[Required work] Check every line below for the word "from" and copy each one that has it.

[Supplied information]

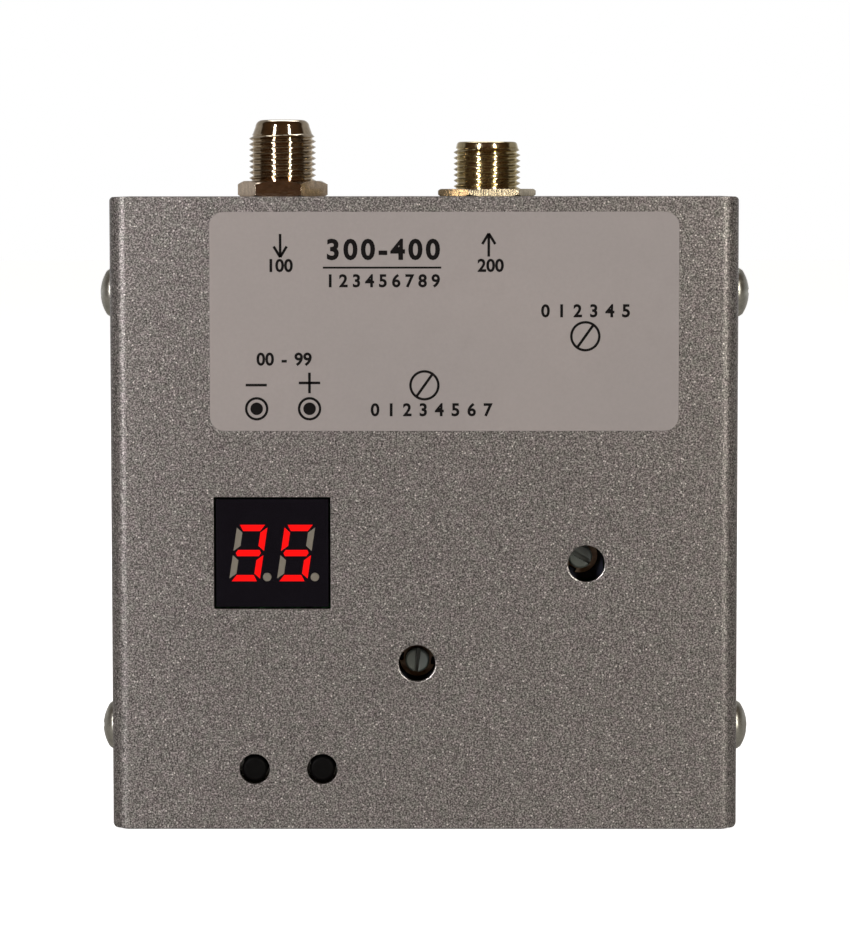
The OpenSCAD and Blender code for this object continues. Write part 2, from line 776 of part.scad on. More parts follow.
module rf_in_shell() shell(in_x, in_rise, in_nut_t, in_nose_d, in_nose_h, in_nose_r, in_nose_flare);
module rf_in_nut() connector_nut(in_x, in_nut_w, in_nut_t, in_turn, in_nut_crown);
module rf_in_washer() lock_washer(in_x);
module rf_in_insulator() insulator(in_x, in_rise);
module rf_in_contact() contact(in_x, in_rise);
module rf_out_shell() shell(out_x, out_rise, out_nut_t, out_nose_d, out_nose_h, out_nose_r,
    out_nose_flare);
module rf_out_nut() connector_nut(out_x, out_nut_w, out_nut_t, out_turn, nut_bevel);
module rf_out_washer() lock_washer(out_x);
module rf_out_insulator() insulator(out_x, out_rise);
module rf_out_contact() contact(out_x, out_rise);

module can_outline(grow) translate([can_x - can_w / 2 - grow, can_low_z - grow])
    square([can_w + 2 * grow, can_h + 2 * grow]);

module modulator_can() color("#b4b7b8") difference() {
    slab(board_back_y, can_d) difference() {
        can_outline(0);
        can_outline(-can_t);
    }
    for (x = [in_x, out_x]) translate([x, connector_y, can_high_z - can_t - overrun])
        cylinder(d = tail_hole_d, h = can_t + 2 * overrun);
}

module modulator_can_lid() color("#b4b7b8") difference() {
    slab(board_back_y + can_d - can_rim, can_rim + can_lid_t) can_outline(snug + can_lid_t);
    slab(board_back_y + can_d - can_rim - overrun, can_rim + overrun) can_outline(snug);
}

// Body of a chip, with sides that slope to the mould's parting line
module chip_body(place) translate([place[0], 0, 0]) difference() {
    middle_y = board_back_y + chip_lift + chip_h / 2;
    cheek(-chip_l / 2, chip_l) polygon([
        [board_back_y + chip_lift, place[1] - chip_w / 2 + chip_draft], [middle_y, place[1] - chip_w / 2],
        [middle_y + chip_h / 2, place[1] - chip_w / 2 + chip_draft],
        [middle_y + chip_h / 2, place[1] + chip_w / 2 - chip_draft], [middle_y, place[1] + chip_w / 2],
        [board_back_y + chip_lift, place[1] + chip_w / 2 - chip_draft]]);
    peg([chip_dimple_inset - chip_l / 2, place[1] + chip_w / 2 - chip_dimple_inset],
        middle_y + chip_h / 2 - chip_dimple_depth, overrun, chip_dimple_d);
}

// Legs of a chip, bent out from its side and down to the board
module chip_wings(place) for (s = [0, 1], i = [0 : chip_pins - 1]) {
    high = chip_lift + chip_h / 2;
    translate([place[0] + (i - (chip_pins - 1) / 2) * chip_pitch - wing_w / 2, board_back_y, place[1]])
        mirror([0, 0, s]) translate([0, 0, chip_w / 2]) cheek(0, wing_w) polygon([
            [high, 0], [high, wing_out - wing_foot], [0, wing_out - wing_foot], [0, wing_out],
            [wing_t, wing_out], [wing_t, wing_out - wing_foot + wing_t],
            [high + wing_t, wing_out - wing_foot + wing_t], [high + wing_t, 0]]);
}

module modulator_chip() color("#1e1e20") chip_body(modulator_chip_place);
module microcontroller() color("#1e1e20") chip_body(micro_place);
module chip_legs() color("#c3c4c4") {
    chip_wings(modulator_chip_place);
    chip_wings(micro_place);
}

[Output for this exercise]
The OpenSCAD and Blender code for this object continues. Write part 2, from line 776 of part.scad on. More parts follow.
// Legs of a chip, bent out from its side and down to the board